Nikol Pashinian, the leader of another opposition force, Civic Contract, cited this fact in a statement strongly condemning the crackdown on the Founding Parliament. He dismissed as “baseless” the allegations that Sefilian’s group is plotting violent protests.

The arrests also prompted strong condemnations from other opposition forces represented in the Armenian parliament. “Regardless of our attitudes towards the Founding Parliament’s political programs and slogans, we condemn these repressions directed against fundamental constitutional freedoms and demand the immediate release of the arrested individuals,” Levon Zurabian, the parliamentary leader of the Armenian National Congress (HAK), said on the parliament floor.

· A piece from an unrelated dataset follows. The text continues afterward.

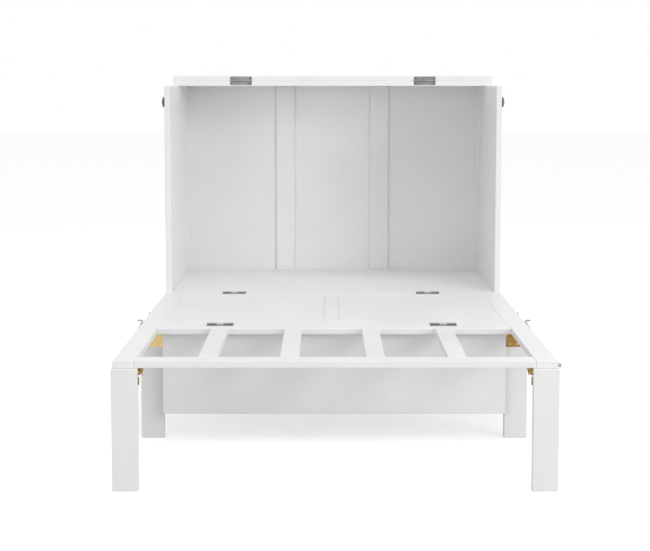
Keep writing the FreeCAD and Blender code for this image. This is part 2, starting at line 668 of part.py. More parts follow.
def leg_set(pair, side, sign):
    """A leg with its plate and rivet, and the bracket under the frame."""
    low_y, way, outboard, bracket_length = LEG_PAIRS[pair]
    pivot = f"({HALF} + {outboard} - {S.leg_width})"
    name = f"{pair}_{side}"
    leg_x, leg_width = across(sign, pivot, "0", S.leg_width)
    node(name + "_leg", plank(name + "_leg_board", leg_x, low_y, "0",
                              leg_width, S.leg_thick, f"{UNDER} - {S.leg_gap}"))

    face = f"({low_y} + {S.leg_thick})" if way > 0 else f"{low_y}"
    web_y = span(way, face, S.plate_thick)
    plate_x, plate_width = across(sign, pivot, "0", S.plate_width)
    plate_top = f"({PIVOT_Z} + {S.lug_radius})"
    web = block(name + "_web", plate_x, web_y, S.plate_bottom, plate_width, S.plate_thick,
                f"{plate_top} - {S.plate_bottom}")
    lug = rod(name + "_lug", "y", f"{sign} * {pivot}", web_y, PIVOT_Z, S.lug_radius,
              S.plate_thick)
    lip_x, lip_width = across(sign, pivot, f"-{S.plate_thick}", "0")
    lip = block(name + "_lip", lip_x, span(way, face, S.plate_lip), S.plate_bottom, lip_width,
                S.plate_lip, f"{PIVOT_Z} - {S.lug_radius} - {S.lug_room} - {S.plate_bottom}")
    hole = rod(name + "_hole", "y", f"{sign} * {pivot}", web_y, PIVOT_Z,
               f"{S.rivet_radius} + {S.running}", S.plate_thick)
    pressed = fuse(name + "_pressed", [web, lug, lip])
    node(name + "_leg_plate", cut(name + "_plate_bored", pressed, [hole]))

    gap = f"{way} * ({S.plate_thick} + {S.side_play})"
    ear_face = f"({face} + {gap})"
    ear_y = span(way, ear_face, S.plate_thick)
    inner = f"-({S.lug_radius} + {S.plate_thick})"
    u = {"inner": f"{sign} * ({pivot} {inner})",
         "lug": f"{sign} * ({pivot} + {S.lug_radius})",
         "lug_in": f"{sign} * ({pivot} - {S.lug_radius})",
         "outer": f"{sign} * ({pivot} + {S.bracket_width})"}
    ear = profile(name + "_ear", "XZ", [
        (u["lug_in"], f"{PIVOT_Z} - {S.lug_radius}"),
        (u["lug"], f"{PIVOT_Z} - {S.lug_radius}"),
        (u["outer"], f"{UNDER} - {S.bracket_corner}"),
        (u["outer"], UNDER),
        (u["lug_in"], UNDER),
    ], ear_y, S.plate_thick, {0: f"{S.lug_radius} - 0.01", 1: f"{S.lug_radius} * 0.75"})
    flange_x, flange_width = across(sign, pivot, inner, S.bracket_width)
    flange = block(name + "_flange", flange_x, span(way, ear_face, bracket_length),
                   f"{UNDER} - {S.plate_thick}", flange_width, bracket_length, S.plate_thick)
    tip = f"{ear_face} + {way} * {bracket_length}"
    gusset_x, gusset_width = across(sign, pivot, inner, f"-{S.lug_radius}")
    gusset = profile(name + "_gusset", "YZ", [
        (ear_face, f"{PIVOT_Z} - {S.lug_radius}"),
        (f"{ear_face} + {way} * {S.plate_thick}", f"{PIVOT_Z} - {S.lug_radius}"),
        (tip, f"{UNDER} - {S.plate_thick}"),
        (tip, UNDER),
        (ear_face, UNDER),
    ], gusset_x, gusset_width)
    rivet_hole = rod(name + "_ear_hole", "y", f"{sign} * {pivot}", ear_y, PIVOT_Z,
                     S.rivet_radius, S.plate_thick)
    bent = fuse(name + "_bent", [ear, flange, gusset])
    node(name + "_bracket", cut(name + "_bracket_bored", bent, [rivet_hole]))

    rivet_length = f"(2 * {S.plate_thick} + {S.side_play} - {S.running} + {S.rivet_end})"
    rivet_start = f"({face} + {way} * {S.running})"
    return rod(name + "_rivet", "y", f"{sign} * {pivot}", span(way, rivet_start, rivet_length),
               PIVOT_Z, S.rivet_radius, rivet_length)


rivets = []
for pair in LEG_PAIRS:
    for side, sign in SIDES:
        rivets.append(leg_set(pair, side, sign))
node("leg_pivot_rivets", together("rivet_set", rivets))


# ---- hook latches --------------------------------------------------------------------------
# A hook turns on the edge of the front panel. With the panel up, it drops over the knob.
HOOK_REACH = f"({KNOB_Y} + {S.board} / 2 + {S.axis_raise})"
NOTCH = f"({S.knob_neck} + {S.notch_room})"
HOOK_PLANE = f"({HALF} + {S.hook_off})"


def from_pivot(forward, up):
    """A point of the hook outline: forward of its pivot and above it."""
    return (f"{HOOK_Y} - ({forward})", f"{BOARD_MIDDLE} + {up}")


HOOK_OUTLINE = [
    from_pivot(f"-{S.hook_height} / 2", f"-{S.hook_height} / 2"),
    from_pivot(f"-{S.hook_height} / 2", f"{S.hook_height} / 2"),
    from_pivot(f"{HOOK_REACH} - {NOTCH}", f"{S.hook_height} / 2"),
    from_pivot(f"{HOOK_REACH} - {NOTCH}", f"-{NOTCH}"),
    from_pivot(f"{HOOK_REACH} + {NOTCH}", f"-{NOTCH}"),
    from_pivot(f"{HOOK_REACH} + {NOTCH}", f"{S.hook_height} / 2"),
    from_pivot(f"{HOOK_REACH} + {NOTCH} + {S.hook_web}", f"{S.hook_height} / 2"),
    from_pivot(f"{HOOK_REACH} + {NOTCH} + {S.hook_web}", f"-({NOTCH} + {S.hook_web})"),
    from_pivot(f"{HOOK_REACH} - {NOTCH} - {S.hook_web}", f"-({NOTCH} + {S.hook_web})"),
    from_pivot(f"{HOOK_REACH} - {NOTCH} - {S.hook_web} - {S.hook_taper}",
               f"-{S.hook_height} / 2"),
]
HOOK_ROUNDS = {
    0: f"{S.hook_height} / 2 - 0.01",
    3: f"{NOTCH} - 0.01",
    4: f"{NOTCH} - 0.01",
    6: f"{S.hook_web} / 2",
    7: f"{NOTCH}",
}

for side, sign in SIDES:
    hook_x = low_x(sign, HOOK_PLANE, S.hook_thick)
    plate = profile(side + "_hook_plate", "YZ", HOOK_OUTLINE, hook_x, S.hook_thick, HOOK_ROUNDS)
    tab_y = f"{HOOK_Y} - {S.hook_height} / 2"
    tab_top = f"({BOARD_MIDDLE} + {S.hook_height} / 2 + {S.hook_tab_rise})"
    upstand = block(side + "_hook_upstand", hook_x, tab_y, BOARD_MIDDLE,
                    S.hook_thick, S.hook_height, f"{tab_top} - {BOARD_MIDDLE}")
    tab_width = f"{S.hook_thick} + {S.hook_tab}"
    tab = block(side + "_hook_tab", low_x(sign, HOOK_PLANE, tab_width), tab_y,
                f"{tab_top} - {S.hook_thick}", tab_width, S.hook_height, S.hook_thick)
    pivot_hole = rod(side + "_hook_hole", "x", hook_x, HOOK_Y, BOARD_MIDDLE,
                     f"{S.pivot_radius} + {S.running}", S.hook_thick)
    formed = fuse(side + "_hook_formed", [plate, upstand, tab])
    node(side + "_hook", cut(side + "_hook_bored", formed, [pivot_hole]))


# ---- checks and files ----------------------------------------------------------------------
def save_parts():
    """Checks every object, then writes each sub-part to its own file."""
    doc.recompute()
    for thing in doc.Objects:
        if "Invalid" in thing.State or "Error" in thing.State:
            raise RuntimeError("not built: " + thing.Label)
    for thing in NODES:
        if thing.Shape.isNull() or not thing.Shape.isValid():
            raise RuntimeError("bad shape: " + thing.Label)
    os.makedirs("parts", exist_ok=True)
    for thing in NODES:
        thing.Shape.exportStep("parts/" + thing.Label + ".step")


save_parts()
print(len(NODES), "sub-parts")
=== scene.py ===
# %% [markdown]
# # A white cabinet bed, dressed for its picture
#
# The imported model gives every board, leg, hinge and hook at its true place. This lesson adds
# what a camera sees: paint, plated steel, the small screws and turned knobs, then light,
# floor and camera. Everything is in metres, with +Z up and the foot of the bed towards -Y.

# %% Load the frame
import json
import math

import bmesh
import bpy
from mathutils import Matrix, Vector


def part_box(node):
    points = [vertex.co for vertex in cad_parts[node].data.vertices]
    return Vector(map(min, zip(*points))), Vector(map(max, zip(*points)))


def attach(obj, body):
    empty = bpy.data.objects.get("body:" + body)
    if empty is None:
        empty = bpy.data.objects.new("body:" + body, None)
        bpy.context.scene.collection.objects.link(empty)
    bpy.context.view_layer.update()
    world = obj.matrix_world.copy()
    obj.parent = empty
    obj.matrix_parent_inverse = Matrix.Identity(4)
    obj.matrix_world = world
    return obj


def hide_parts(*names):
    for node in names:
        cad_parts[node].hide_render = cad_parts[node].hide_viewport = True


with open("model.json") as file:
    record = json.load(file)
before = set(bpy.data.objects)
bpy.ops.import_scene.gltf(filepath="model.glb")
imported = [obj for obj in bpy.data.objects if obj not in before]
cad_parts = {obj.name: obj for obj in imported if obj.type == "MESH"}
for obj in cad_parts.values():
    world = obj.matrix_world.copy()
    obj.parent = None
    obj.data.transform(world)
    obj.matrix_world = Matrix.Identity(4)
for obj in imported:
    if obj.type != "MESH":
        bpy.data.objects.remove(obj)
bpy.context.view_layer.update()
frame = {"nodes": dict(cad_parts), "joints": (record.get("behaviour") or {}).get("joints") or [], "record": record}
nodes = frame["nodes"]
scene = bpy.context.scene

# %% [markdown]
# ## Camera
#
# The photograph looks at the foot of the bed from about standing height with a long lens.
# Its upright edges stay almost parallel, which a camera gives when it is held nearly level
# and its film is shifted down. A little tilt and a little shift together keep the other
# views of the bed in the middle of their frames.

# %% Camera
CAMERA_PLACE = (-0.0223, -4.6902, 1.0086)
CAMERA_TILT = 5.639
CAMERA_SHIFT = (-0.0021, -0.06)
PHOTO_WIDTH = 650
FOCAL_PIXELS = 1517.1
SENSOR = 36.0

camera_data = bpy.data.cameras.new("camera")
camera_data.sensor_width = SENSOR
camera_data.lens = FOCAL_PIXELS * SENSOR / PHOTO_WIDTH
camera_data.shift_x, camera_data.shift_y = CAMERA_SHIFT
camera = bpy.data.objects.new("camera", camera_data)
camera.location = CAMERA_PLACE
camera.rotation_euler = (math.radians(90 - CAMERA_TILT), 0, 0)
scene.collection.objects.link(camera)
scene.camera = camera
print("lens", round(camera_data.lens, 2), "mm")

# %% [markdown]
# ## Helpers for materials
#
# Each finish is a small node tree. A few helpers keep the trees short: one starts a finish,
# one makes a noise that is read in metres on the object, two spread a noise into a number or
# a colour, and one turns noises into a fine bump.


# %% Material helpers
def new_finish(name, colour, roughness, metallic=0.0):
    """A material with a Principled shader whose plain numbers are set on its own sockets."""
    finish = bpy.data.materials.new(name)
    finish.use_nodes = True
    shader = finish.node_tree.nodes["Principled BSDF"]
    shader.inputs["Base Color"].default_value = (*colour, 1)
    shader.inputs["Roughness"].default_value = roughness
    shader.inputs["Metallic"].default_value = metallic
    return finish, finish.node_tree, shader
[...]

Zaruhi Postanjian, an outspoken lawmaker from the opposition Zharangutyun party, claimed that President Serzh Sarkisian personally ordered the “repressions.” “Mr. Sarkisian, I can understand your fears and state of panic,” she said in the parliament. “But you had better fear meeting the fate of [Ukraine’s deposed former President Viktor] Yanukovich and [Libya’s Muammar] Gaddafi and quit power willingly, quickly and without blood.”

Pashinian visited the five detained oppositionists later on Tuesday. In a Facebook post, he said they all consider their arrests illegal and are in a “resolute mood.” Pashinian also said that one of them, Pavel Manukian, has gone on a hunger strike.

Meanwhile, other Founding Parliament leaders remaining at large claimed that the opposition group was mindful of the possibility of arrests and made contingency plans for such a case. But they declined to reveal who will lead the movement now.

“We do realize that the authorities are looking for targets,” one of them, Vartan Hakobian, told RFE/RL’s Armenian service (Azatutyun.am) “If they think that they can disrupt our movement by arresting Sefilian and others then they must realize that a popular movement usually does not depend on a single leader.”